BEGIN
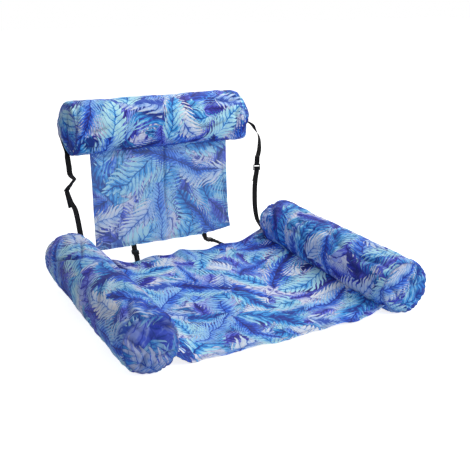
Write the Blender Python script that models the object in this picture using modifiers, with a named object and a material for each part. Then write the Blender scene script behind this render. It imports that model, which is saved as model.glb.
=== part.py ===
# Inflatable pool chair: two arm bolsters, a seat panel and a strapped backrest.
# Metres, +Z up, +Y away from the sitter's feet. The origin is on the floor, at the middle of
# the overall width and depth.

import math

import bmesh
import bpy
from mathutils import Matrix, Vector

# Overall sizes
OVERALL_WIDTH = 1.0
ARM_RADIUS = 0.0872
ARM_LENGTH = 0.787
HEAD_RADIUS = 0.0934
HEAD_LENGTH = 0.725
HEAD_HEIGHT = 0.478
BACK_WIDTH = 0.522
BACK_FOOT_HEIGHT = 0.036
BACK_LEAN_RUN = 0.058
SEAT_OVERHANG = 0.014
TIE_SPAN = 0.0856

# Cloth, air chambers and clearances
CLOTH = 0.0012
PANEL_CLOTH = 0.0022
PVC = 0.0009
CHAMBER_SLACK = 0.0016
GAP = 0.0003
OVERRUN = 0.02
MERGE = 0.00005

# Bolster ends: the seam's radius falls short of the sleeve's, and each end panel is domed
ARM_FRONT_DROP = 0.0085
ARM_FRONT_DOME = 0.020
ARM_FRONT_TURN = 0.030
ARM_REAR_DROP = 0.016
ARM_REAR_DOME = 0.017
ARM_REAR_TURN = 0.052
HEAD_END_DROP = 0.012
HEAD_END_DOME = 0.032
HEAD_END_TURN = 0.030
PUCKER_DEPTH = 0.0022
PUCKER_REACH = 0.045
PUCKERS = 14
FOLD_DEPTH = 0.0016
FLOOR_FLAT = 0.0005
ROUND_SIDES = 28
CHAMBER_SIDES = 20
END
Set down, exactly as written, each line of the data from its opening line through the one containing "# the overall width and depth.". Output nothing more.

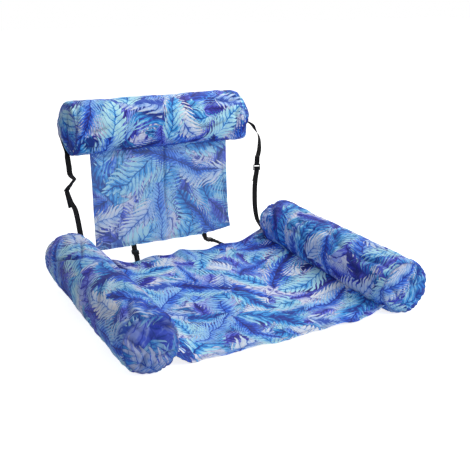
Write the Blender Python script that models the object in this picture using modifiers, with a named object and a material for each part. Then write the Blender scene script behind this render. It imports that model, which is saved as model.glb.
=== part.py ===
# Inflatable pool chair: two arm bolsters, a seat panel and a strapped backrest.
# Metres, +Z up, +Y away from the sitter's feet. The origin is on the floor, at the middle of
# the overall width and depth.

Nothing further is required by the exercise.